British-American Paralympic equestrian

Fiona Howard (born December 14, 1998) is a British-American para equestrian. She competes in Grade II para dressage. She represented the United States at the 2024 Summer Paralympics.

== Early life and education ==
Howard was born to an American mother and British father in England, and was raised in London. Starting when she was 11 and continuing into her teenage years, she faced a number of health problems. Issues with her bones inhibited walking. Her digestive system was impacted by bouts of scarlet fever and Lyme disease, resulting in the permanent use of a feeding tube. Howard immigrated to the United States in 2016 while pursuing medical treatment at Boston Children's Hospital.

She entered Northeastern University in 2017, and graduated in 2021 with a degree in psychology.

== Career ==
Howard began riding at age three, joining Pony Club at age three. As a child, she competed in reining. At age 14, Howard represented Great Britain at the 2013 FEI European Reining Championships for Juniors and Young Riders. She returned to the competition in 2016.

Following time away from the sport due to health issues, Howard resumed riding in college. She began competing in para dressage in 2021. In 2022 she competed as a Grade II para dressage athlete at the FEI Perrigo CPEDI3* at the Tryon Summer Dressage. In 2023 she and her horse, Jagger, came second in the Grade II event at the Adequan Global Dressage Festival Week 3 CPEDI3*.

Howard was named to the United States Paralympic equestrian team in July 2024. At the 2024 Summer Paralympics Howard won gold in the individual championship test grade II, the individual freestyle test grade II, and the team event with mount Diamond Dunes, whom she has worked with since early 2024.

Howard finished 2025 as the FEI's top para-dressage rider.
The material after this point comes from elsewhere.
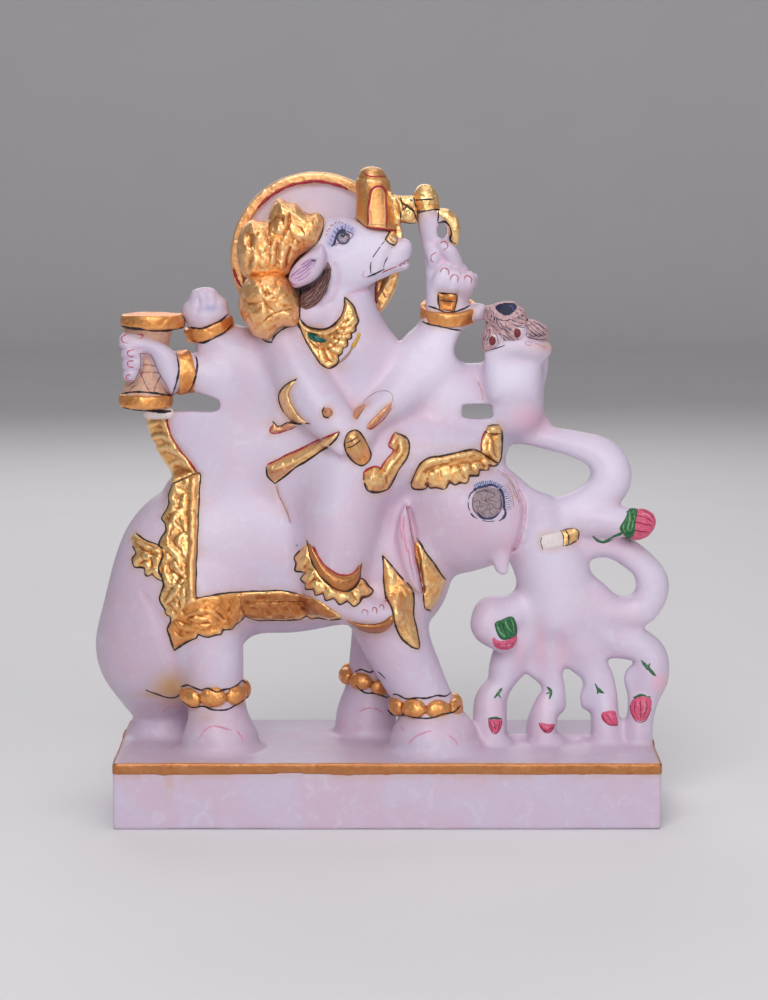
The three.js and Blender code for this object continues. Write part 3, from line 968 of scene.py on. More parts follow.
def rider_head():
    profile = cornered(
        [(-21.8, 278), (-14.8, 276.2), (-9.8, 274), (-0.4, 272.8), (3.2, 270.8), (5.8, 268.6)],
        [(7.8, 268.8), (10.2, 269), (11.6, 267.2)], [(11.6, 263.2), (10.6, 259.2), (10.6, 254.4)],
        [(6, 253.2), (-0.6, 250.8), (-4.8, 249), (-12.6, 246.4), (-20, 244.6)],
        [(-23.6, 254.4), (-21.8, 278)])
    return {"skull": [ball((-24.6, -3, 262.8), (17, 15.5, 16.2)), ball((-19.4, -4, 258.2), (15, 14, 14)),
        ball((-34.6, -11, 235.2), (10, 8, 8))],
        "snout": [slab(profile, -15.5, 7, 7.0), limb([(-18, -3, 264.2, 13), (-7, -4, 262.8, 11)]),
            ball((7.6, -5, 257.2), (2.6, 6, 2.5)), ball((8.6, -5, 266), (3.0, 7, 3.4))]}


def marble_details(clay):
    """Creases, folds and soft ridges of the carved front."""
    face = Relief((-60, 225), (20, 300))
    face.stroke([(11.2, 259.2), (6, 256.4), (0, 254.2), (-8.4, 251.8)], 1.5, -2.2, 0.6)
    face.stroke([(-8.4, 251.8), (-10.8, 251.8), (-11.4, 253.4)], 1.2, -0.6, 0.5)
    face.dab((-20.6, 270), (5.4, 3.8), 32, 1.2)
    face.stroke([(-27.8, 268.2), (-24.6, 273.4), (-20, 275.8), (-14.4, 274.8)], 2.6, 0.9, 0.3)
    face.stroke([(-24.6, 264.6), (-20.8, 264), (-17.2, 266)], 2.0, 0.5, 0.3)
    face.stroke([(-5.2, 253.4), (-4.2, 258), (-2.4, 262.6), (0.4, 266.8)], 5.2, 1.1, 0.9)
    face.stroke([(-24.6, 258), (-22.8, 249.8), (-25.6, 242.2), (-31.2, 237.6)], 2.4, -0.8, 0.3)
    face.stroke([(5.2, 253), (-2.8, 248.8), (-11.6, 245), (-18.2, 242.8)], 2.6, -1.2, 0.3)
    clay.emboss(face, (-60, 8))
    trunk = Relief((38, 60), (132, 165))
    trunk.stroke([(62, 151.2), (64.4, 143.2), (63.2, 132.4), (60.2, 124.2), (58.4, 122.4)], 3.0, -2.0,
        0.3)
    clay.emboss(trunk)
    flank = Relief((-140, 30), (60, 200))
    flank.stroke(
        [(-116.4, 103.8), (-110.8, 96), (-106.2, 85.6), (-103, 75), (-101.6, 68.2), (-99.4, 58.6)], 7.0,
        -0.8, 0.1)
    flank.stroke([(-52, 153.6), (-50.6, 148.4), (-47.4, 141.8), (-45.2, 135.2)], 1.6, -0.9, 0.2)
    flank.stroke([(10.4, 143.2), (12.8, 132.4), (14.6, 120), (17.4, 102.8)], 3.0, -1.6, 0.3)
    for gap in ([(-9.4, 97), (-8.4, 92.8)], [(-5.2, 98), (-4.2, 93.6)], [(-1.8, 100), (-1, 96)]):
        flank.stroke(gap, 1.2, -0.7, 0.3)
    clay.emboss(flank)
    arms = Relief((-130, 180), (90, 290))
    for crease in ([(-88.8, 244.2), (-87.4, 239.4), (-88.4, 234.8)],
            [(-84.2, 245.6), (-82.8, 240), (-84.2, 234.8)], [(-79.6, 243.2), (-79, 239), (-80.6, 234.8)]):
        arms.stroke(crease, 1.4, -0.7, 0.3)
    for crease in ([(-125, 218.2), (-119.8, 217.8), (-115.2, 217.8)],
            [(-124.6, 213), (-119.4, 213), (-114.2, 213)],
            [(-124.2, 207.8), (-119.4, 207.4), (-115.2, 207.8)]):
        arms.stroke(crease, 1.3, -0.9, 0.6)
    arms.stroke([(42.4, 202.2), (44, 198), (45, 193.2)], 1.2, -0.5, 0.2)
    clay.emboss(arms)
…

The year also marked her first competition with Ferguston, a Hanoverian gelding.

In March 2026, Howard, with her coach's horse, Vianne, set three world records in Grade II (Grand Prix A, Grand Prix B, and Freestyle) at the Adequan Global Dressage Festival.
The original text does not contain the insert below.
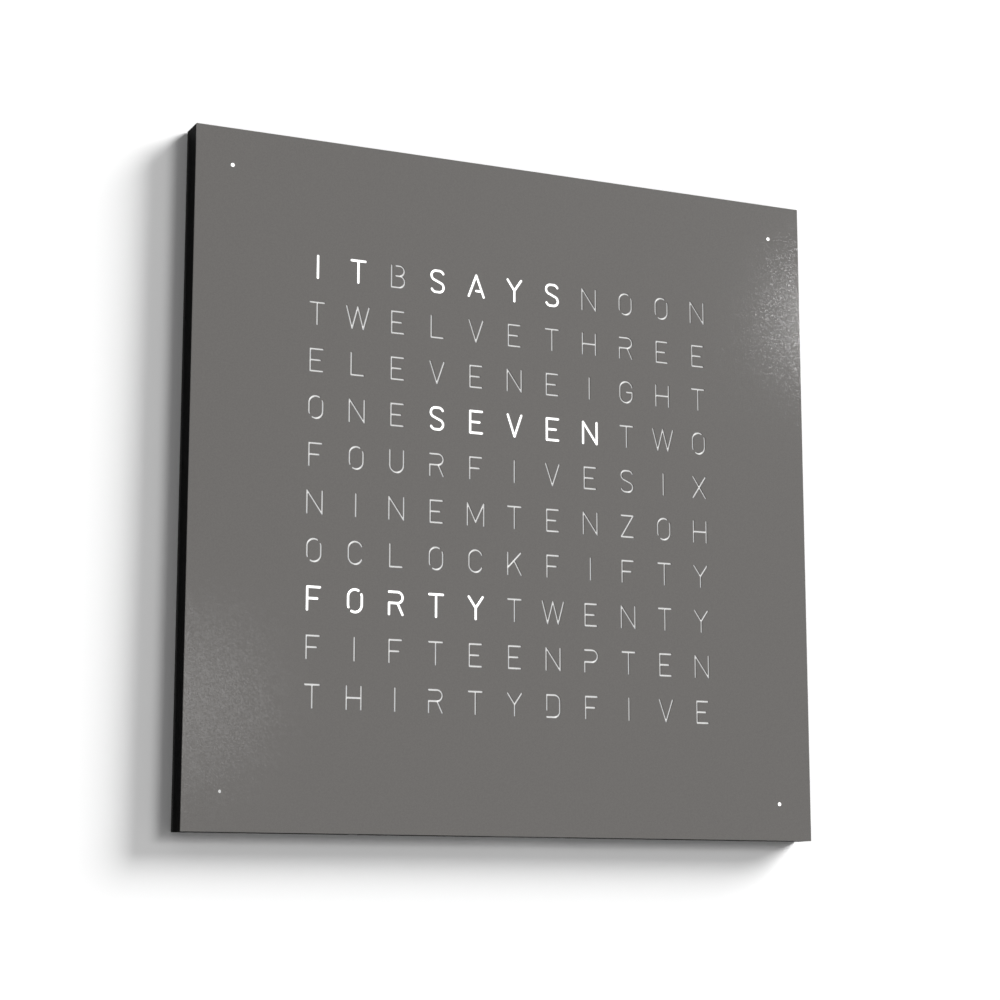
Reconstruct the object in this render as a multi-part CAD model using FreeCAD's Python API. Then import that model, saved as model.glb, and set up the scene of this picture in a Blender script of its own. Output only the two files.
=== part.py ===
import FreeCAD, Part

import math
import os

# Word clock for a wall: a milled black body, an LED board behind a light grid, and a lettered
# steel cover that magnets hold on the front.
# Millimetres. +Z is up, +X is to the right of someone who reads the clock, the front faces -Y.
# The origin is the centre of the body's back face, which lies on the wall.

# ---- overall ----
WIDTH = 450.0
HEIGHT = 450.0
DEPTH = 20.0              # from the wall to the face of the cover
COVER_SHEET = 1.0         # thickness of the cover's steel sheet

# ---- lettering: one string per row, one letter per cell ----
ROWS = (
    "ITBSAYSNOON",
    "TWELVETHREE",
    "ELEVENEIGHT",
    "ONESEVENTWO",
    "FOURFIVESIX",
    "NINEMTENZOH",
    "OCLOCKFIFTY",
    "FORTYTWENTY",
    "FIFTEENPTEN",
    "THIRTYDFIVE",
)
SIDE_MARGIN = 69.9        # edge of the cover to the field of letters
END_MARGIN = 70.0         # the same, above and below the letters
CAP_HEIGHT = 15.75        # over the strokes
STROKE = 1.2              # width of the slots that draw a letter
BRIDGE = 2.0              # sheet left in a closed letter, so that its middle stays in place
DOT_HOLE_D = 2.2
DOT_INSET = 24.7          # from the edges of the cover to a dot's centre

# ---- widths of the letters, between the centre lines of their outer strokes ----
ROUND_W = 9.4             # C D G O P R
BAR_W = 8.5               # E F L
A_W = 11.0
B_W = 9.2
H_W = 9.9
K_W = 9.7
M_W = 11.8
N_W = 10.3
S_W = 8.8
T_W = 9.6
U_W = 9.6
V_W = 10.0
W_W = 15.6
X_W = 9.6
Y_W = 10.0
Z_W = 9.0
S_BOWL_R = 3.25
B_UPPER_R = 3.4
P_BOWL_R = 3.95
R_BOWL_R = 3.6
D_BOWL_R = 3.9
SHORT_ARM = 0.79          # middle arm of E and F, as a share of the letter's width
A_BAR = -0.47             # height of the bar of A, in half cap heights from the middle
K_FOOT = -0.38            # where the arm of K meets the stem, in half cap heights
M_DIP = -0.7              # lowest point inside M, in half cap heights
B_WAIST = 0.3             # upper bowl of B short of the lower one
D_STEM_FOOT = 4.6         # end of the stem of D above the letter's lower stroke
C_MOUTH = 22              # degrees from level to the ends of C
G_MOUTH = 12
S_MOUTH = 25
O_GAP_AT = 41             # degrees from level to the bridges of O
G_BAR = 0.5               # start of the bar of G, right of the middle

# ---- film behind the letters ----
FILM = 0.3
FILM_GLUE = 0.05          # film to the sheet
DOT_FILM_R = 5.5
FIT = 0.05                # round a piece that is let into the body, and round a screw's thread

# ---- light grid and LED board ----
GRID_WALL = 1.6
GRID_TO_FILM = 0.3
BOARD = 1.6               # every circuit board is this thick
LED_BOARD_LEVEL = 6.6     # back of the LED board, in front of the wall
LED_BOARD_BORDER = 4.0    # LED board past the light grid, all round
POCKET_GAP = 0.5          # LED board to its pocket
LED_SIZE = 5.0
LED_THICK = 1.6
LED_WINDOW = 0.4          # radius of the sunk window's mouth, of the package's side
LED_WELL = 0.32           # radius of the window's floor, of the package's side
BOSS_R = 3.6              # screw boss of the light grid
GRID_SCREW_R = 1.4
GRID_SCREW_HEAD_R = 2.8
GRID_SCREW_HEAD = 1.6
GRID_SCREW_SINK = 0.6     # head below the grid's front
GRID_SCREW_BITE = 4.0     # thread in the body
SCREW_ROOM = 0.2          # round a screw in a piece that it only passes through
DRIVER_SIZE = (7.6, 2.4, 10.0)
DRIVER_GAP = 4.5          # from the LED board's connector

# ---- corner dots ----
DOT_BORE_R = 7.0
DOT_BOARD_R = 6.6
DOT_LED_SIZE = 3.4
REFLECTOR_WALL = 0.9
REFLECTOR_GAP = 0.3       # reflector to its bore, and to the film
LEAD_W = 2.6
LEAD_T = 0.8
LEAD_GROOVE_W = 3.4
LEAD_OVERLAP = 4.0        # of the lead on the dot board, from the board's edge
LEAD_CLEAR = 3.7          # from the light grid's corner to the lead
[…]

Howard and Diamond Dunes represented the U.S. Para Dressage Team in Grade II at the 2026 FEI World Championships in Aachen, Germany, taking gold in the individual freestyle test.

Since 2022 she has trained in Wellington, Florida with fellow para equestrian Kate Shoemaker. She also trains in Germany in the spring and summer.

== Personal life ==
Howard lives in Boston, Massachusetts. Outside of riding, she works remotely at Boston Children's Hospital as a clinical cardiac research assistant.

She was diagnosed with dystonia at age 19, and uses both crutches and wheelchair. She has a service dog named Elvis.

Fiona also lives in Wellington Florida, where she rides, works as a leader at her local church. She has also started swimming, participating in swim meets across palm beach county.